La costruzione di una ennesima Santa Alleanza contro il centrodestra non riguarda il partito Liberaldemocratico. Come ho detto, noi nasciamo con l’obiettivo di far nascere un’offerta politica che sia alternativa ai populismi di destra e di sinistra. Ho già sperimentato alleanze tenute insieme con il solo scopo di non far vincere l’avversario, ma che poi al loro interno hanno idee radicalmente opposte su come gestire i problemi del Paese. E non mi mancano per niente. Il Paese ha bisogno di tutt’altro. In troppi dimenticano che l’Italia è il paese sul pianeta Terra (se escludiamo qualche isolotto oceanico) che da quando è iniziata la globalizzazione è cresciuto meno. È finito il tempo delle chiacchiere e delle alleanze politichesi. Se si vuole evitare il declino del paese, occorre agire con coraggio e chiarezza, smettendo di trattare gli italiani come dei bambini a cui raccontare la favola della buonanotte.

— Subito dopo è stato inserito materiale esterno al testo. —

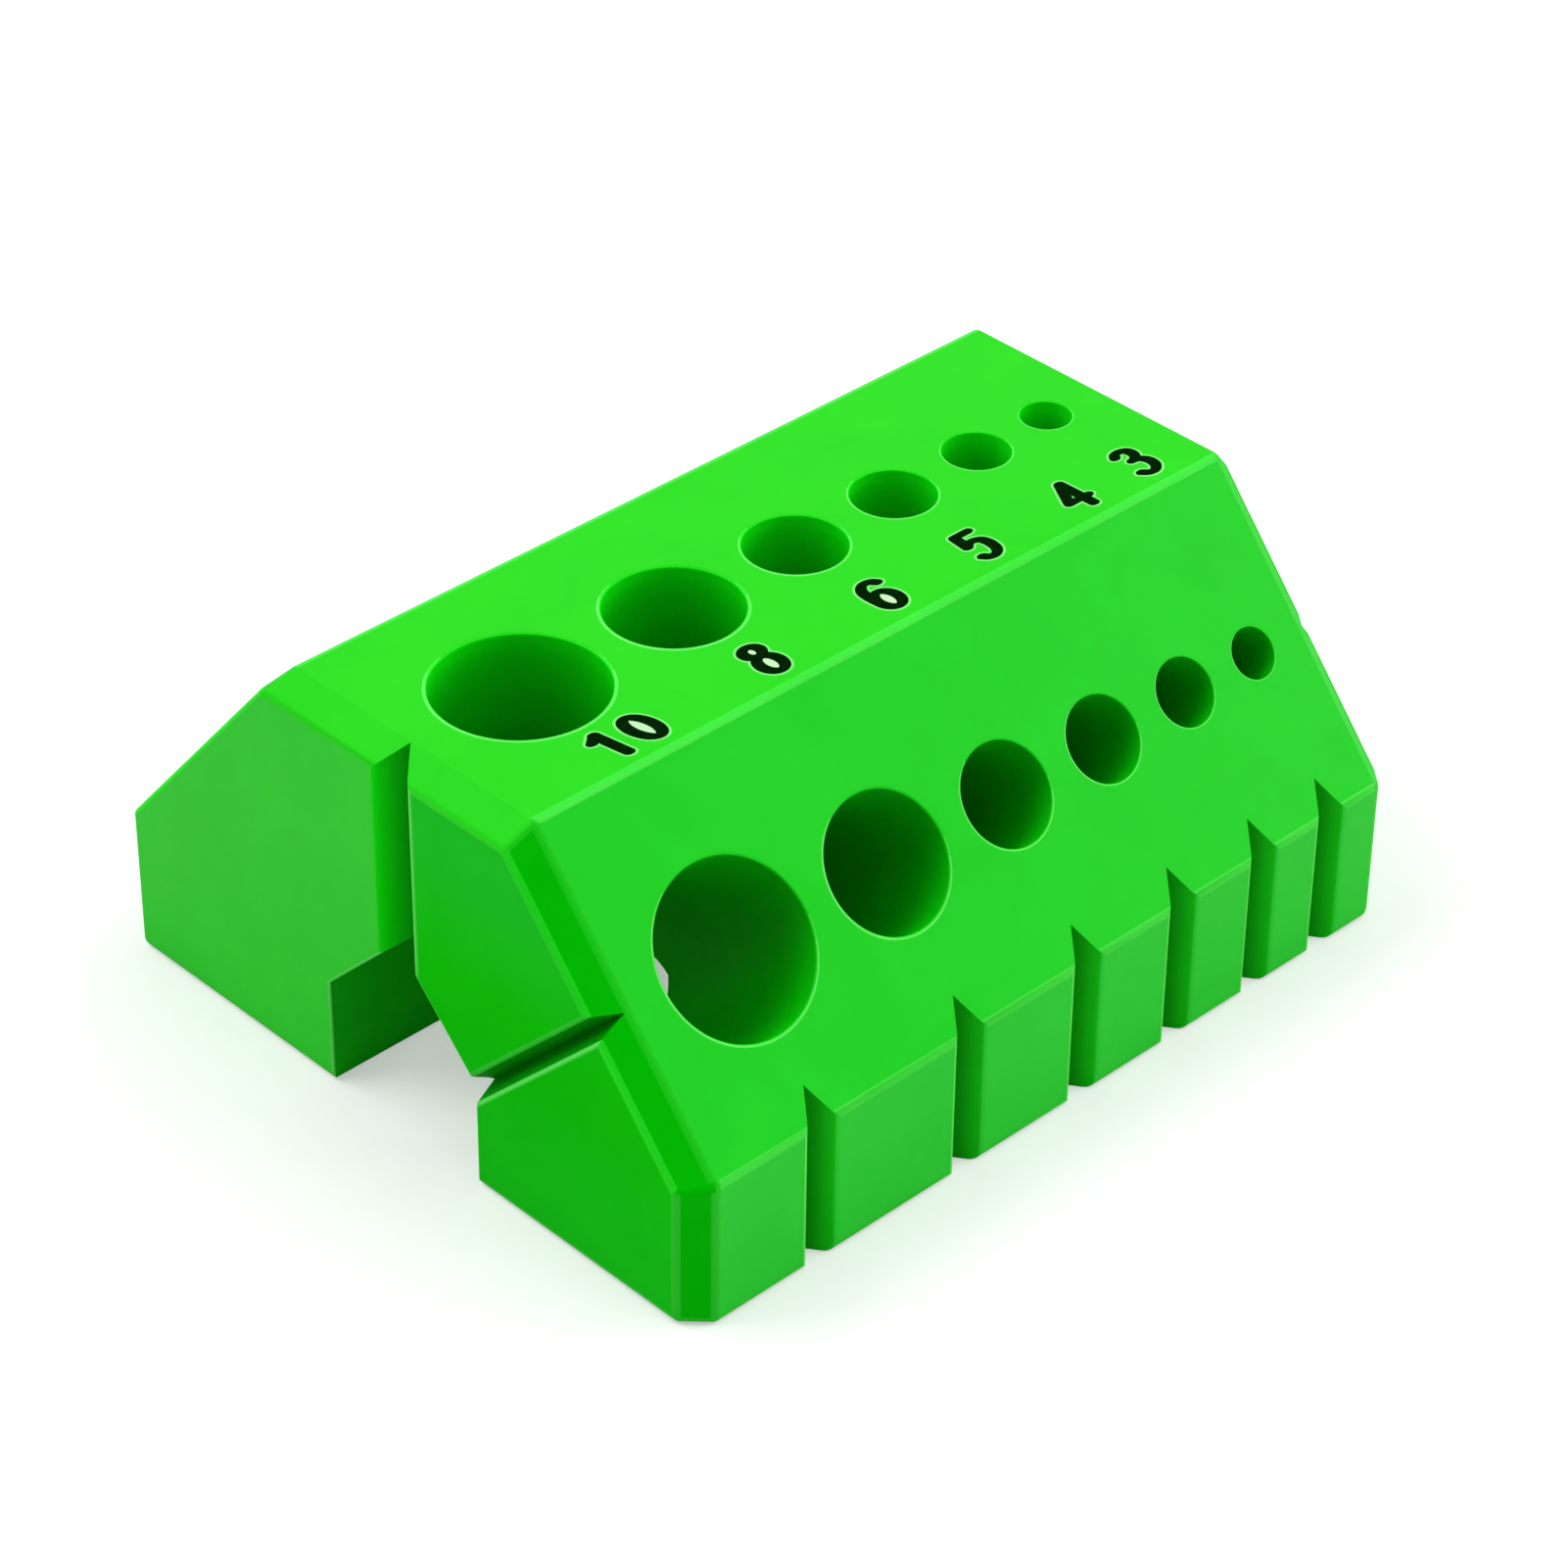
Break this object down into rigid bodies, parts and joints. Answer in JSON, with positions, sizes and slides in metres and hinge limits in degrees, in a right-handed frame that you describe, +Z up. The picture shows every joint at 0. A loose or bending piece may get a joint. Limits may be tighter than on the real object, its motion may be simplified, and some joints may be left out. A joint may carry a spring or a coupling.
{
  "type": "drill guide",
  "caption": "Moulded plastic drill guide block with a row of upright holes, a row of slanted holes, marking grooves and a channel underneath for square or round work.",
  "frame": {"origin": "middle of the underside's bounding box, on the surface that the block stands on", "axes": "+X along the rows from the largest hole to the smallest, -Y towards the slanted holes, +Z up"},
  "size_m": [0.056, 0.0474, 0.0259],
  "materials": {
    "green_plastic": "satin moulded plastic"
  },
  "bodies": {
    "root": {"guide_block": "green_plastic"}
  },
  "joints": []
}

Tornando al 7 giugno. Non avrebbe avuto più senso realizzare un’iniziativa bipartisan per chiedere, da un lato lo stop alle operazioni militari israeliane, ma dall’altro una ferma condanna ai terroristi di Hamas?
È impossibile perché nella politica italiana manca una visione condivisa di quanto sta succedendo, e da molto tempo, in quella parte del mondo. La nostra visione è la seguente. Il conflitto non è tra Israele e i palestinesi, ma tra uno stato democratico (Israele) e un’organizzazione terroristica e fondamentalista (Hamas). Che quando ha avuto la possibilità di governare il territorio palestinese (proprio Gaza, dopo il ritiro delle forze israeliane nel 2005), ha preso le armi contro i palestinesi moderati e li ha annientati. Poi ha usato le risorse ingenti che venivano dai Paesi del Golfo non per dimostrare al mondo di essere in grado di costruire sviluppo e cercare la pace, ma per scavare tunnel, costruire postazioni di lancio di razzi e armarsi pesantemente. Questo accade per un motivo molto semplice: l’obiettivo di Hamas non è la pace, ma distruggere lo stato di Israele. Così come quello di Al-Qaeda e dell’Isis era distruggere il mondo occidentale. Ne deriva che Hamas, se non vuole evolvere come hanno fatto altri movimenti terroristici in passato quali l’Ira o più recentemente il Pkk, deve essere sconfitta. Questo deve avvenire sia militarmente che con la politica. L’errore di Netanyahu è pensare, in modo ormai cieco, che basti solo il primo modo, non importa quante vittime civili comporta. Invece va ripresa l’iniziativa degli Accordi di Abramo, che dopo aver coinvolto Emirati Arabi Uniti e Bahrein devono allargarsi ai paesi arabi maggiori, a cominciare dall’Arabia Saudita. Ecco, vuole un’idea per una manifestazione unitaria? L’Italia si attivi per far riprendere subito il cammino di quegli accordi. È una tematica che può unire maggioranza e opposizione.
Molti sostengono che la questione israelo-palestinese sia per la verità utilizzata più che altro per alimentare lo scontro interno fra i partiti politici. Assenza di argomenti?
Come dicevo, manca una visione condivisa. Nessuno ricorda che Israele è stata aggredita militarmente fin dal giorno successivo alla proclamazione del suo Stato, il 15 maggio 1948. E poi ancora nel 1956, nel 1967, nel 1973. Per fermarci ovviamente alle guerre che hanno determinato la situazione attuale, anche per quel che riguarda le dispute sulla West Bank, Gerusalemme Est e le alture del Golan. Noi non abbiamo paura di dire che la politica che sta seguendo Netanyahu è miope, se non fosse altro che non raggiunge l’obiettivo per ora prioritario, cioè la liberazione di tutti gli ostaggi rapiti da quei macellai di Hamas il 7 ottobre. Ma certamente non abbiamo paura nel dire che siamo dalla parte dei palestinesi che manifestano contro Hamas, perché chiedono la possibilità di vivere in pace e con un loro Stato.
Allargando lo sguardo a una dimensione più strategica, dal suo punto di vista non si corre il rischio, con una manifestazione come quella in programma nelle prossime settimane, di far perdere credibilità all’Italia come interlocutore e attore internazionale quindi depotenziarla nel suo ruolo di player che possa realmente perseguire un obiettivo di pace?
Il Medio Oriente è sempre stato un luogo in cui l’Italia ha potuto giocare un ruolo. Penso alla missione in Libano nel 2006 o, ancor prima, il Lodo Moro e l’attività del colonnello del Sismi Giovannone. Molta acqua è passata sotto i ponti da allora, ma lo ripeto. Se l’Italia vuole essere protagonista, proponga all’Europa di riprendere – su base più ampia – il percorso degli Accordi di Abramo. Potrebbe trovare un’ampia eco. Anche perché si tratta di una delle poche cose buone fatte da Trump.